Sono state rese note nella giornata di oggi le motivazioni secondo le quali la Cassazione, lo scorso 28 giugno, respinse la richiesta di risarcimento avanzata da Raffaele Sollecito. Il giovane fu detenuto per 4 anni, dal 6 novembre 2007 al 3 ottobre 2011 nell’ambito del procedimento per l’omicidio di Meredith Kercher, la studentessa inglese assassinata a Perugia. L’assoluzione per Sollecito avvenne solo il 27 marzo 2015 e da allora il giovane pugliese avviò la sua battaglia al fine di far riconoscere in suo favore il risarcimento per ingiusta detenzione. In Appello ottenne un sonoro “no”, poi replicato anche in Cassazione. Ora, emergono le motivazioni che avrebbero portato la Suprema Corte a respingere l’istanza presentata dalla sua difesa, rappresentata dagli avvocati Giulia Bongiorno e Luca Maori. Secondo la Cassazione, come riporta il quotidiano Il Mattino, nelle fasi iniziali delle indagini sull’omicidio Kercher, il giovane fornì “affermazioni menzognere e contraddittorie” e le sue contraddizioni trovarono “smentite puntuali sotto ogni aspetto”. Questo avrebbe rafforzato negli inquirenti “la prospettiva del suo coinvolgimento” optando per il carcere in via cautelare.

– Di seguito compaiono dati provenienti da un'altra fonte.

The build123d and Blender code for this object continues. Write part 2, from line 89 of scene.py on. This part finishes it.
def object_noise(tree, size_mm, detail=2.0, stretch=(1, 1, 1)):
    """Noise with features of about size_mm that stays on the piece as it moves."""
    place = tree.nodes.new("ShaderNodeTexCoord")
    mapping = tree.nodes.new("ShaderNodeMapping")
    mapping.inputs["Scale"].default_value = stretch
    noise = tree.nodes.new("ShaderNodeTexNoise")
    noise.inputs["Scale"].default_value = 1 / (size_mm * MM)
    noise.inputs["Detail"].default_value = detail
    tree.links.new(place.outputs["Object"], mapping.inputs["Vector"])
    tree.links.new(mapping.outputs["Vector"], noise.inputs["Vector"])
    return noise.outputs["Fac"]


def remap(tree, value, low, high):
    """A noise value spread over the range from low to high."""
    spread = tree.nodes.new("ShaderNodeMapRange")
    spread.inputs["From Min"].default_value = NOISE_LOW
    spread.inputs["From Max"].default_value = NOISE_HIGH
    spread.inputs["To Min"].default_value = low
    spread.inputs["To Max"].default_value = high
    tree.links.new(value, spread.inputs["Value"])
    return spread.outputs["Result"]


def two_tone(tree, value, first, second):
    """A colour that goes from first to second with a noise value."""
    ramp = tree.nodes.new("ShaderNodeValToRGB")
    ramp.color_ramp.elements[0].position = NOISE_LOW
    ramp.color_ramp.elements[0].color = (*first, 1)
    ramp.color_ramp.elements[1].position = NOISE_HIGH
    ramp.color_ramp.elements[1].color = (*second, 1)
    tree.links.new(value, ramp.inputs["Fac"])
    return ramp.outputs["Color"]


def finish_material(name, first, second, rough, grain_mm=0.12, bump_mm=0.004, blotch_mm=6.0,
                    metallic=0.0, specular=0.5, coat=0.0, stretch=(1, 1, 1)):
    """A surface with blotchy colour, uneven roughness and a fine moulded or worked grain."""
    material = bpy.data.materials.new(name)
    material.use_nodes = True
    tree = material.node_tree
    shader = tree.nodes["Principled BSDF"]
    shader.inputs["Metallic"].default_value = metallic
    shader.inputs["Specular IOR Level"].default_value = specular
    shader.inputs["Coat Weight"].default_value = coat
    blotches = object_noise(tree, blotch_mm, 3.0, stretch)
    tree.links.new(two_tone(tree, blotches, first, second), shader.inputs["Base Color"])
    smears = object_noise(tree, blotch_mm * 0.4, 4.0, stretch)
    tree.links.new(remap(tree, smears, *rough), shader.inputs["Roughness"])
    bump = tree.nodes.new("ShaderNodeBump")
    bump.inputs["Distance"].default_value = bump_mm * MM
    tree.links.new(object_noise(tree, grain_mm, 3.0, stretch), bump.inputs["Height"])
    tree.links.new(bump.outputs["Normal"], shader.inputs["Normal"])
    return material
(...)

DIFESA PRONTA A RICORRERE ALLA CORTE EUROPEA
La difesa di Raffaele Sollecito, nell’avanzare la richiesta di risarcimento aveva sottolineato come quelle dichiarazioni che gli furono contestate e che ora riemergono anche nelle motivazioni della Cassazione, fossero inutilizzabili in quanto fornite senza opportune garanzie difensive. Gli elementi che condussero Sollecito in carcere, invece, furono definiti frutto di “macroscopici errori” investigativi. Non sarebbe della stessa idea la Cassazione che ha così respinto la richiesta, seguendo le orme di quanto già avvenuto in Appello a Firenze nel gennaio scorso. In quell’occasione i giudici negarono il risarcimento poiché ritennero che Sollecito con il suo comportamento “gravemente colposo” avesse contribuito ad indurre gli inquirenti a decidere per la misura cautelare nei suoi confronti. Ma quali sono le contraddizioni contestate sia in Appello che in Cassazione? Raffaele Sollecito asserì di aver lavorato tutta la notte al pc, ma proprio il computer risultava essere inattivo da molto più tempo. Parlò poi di una telefonata con il padre che di fatto non ci fu mai, così come negò sempre la sua presenza e quella di Amanda Knox nella casa teatro del delitto. Di fronte alle motivazioni della Cassazione, spiega l’Ansa, la difesa del giovane intende non fermarsi. “Il sipario non cala qui”, ha replicato l’avvocato Bongiorno che ha annunciato sin da ora ricorso alla Corte europea. “E’ stato totalmente tralasciato l’annientamento delle garanzie difensive in cui sono state rese le dichiarazioni prese in considerazione per negare il risarcimento”, ha chiosato.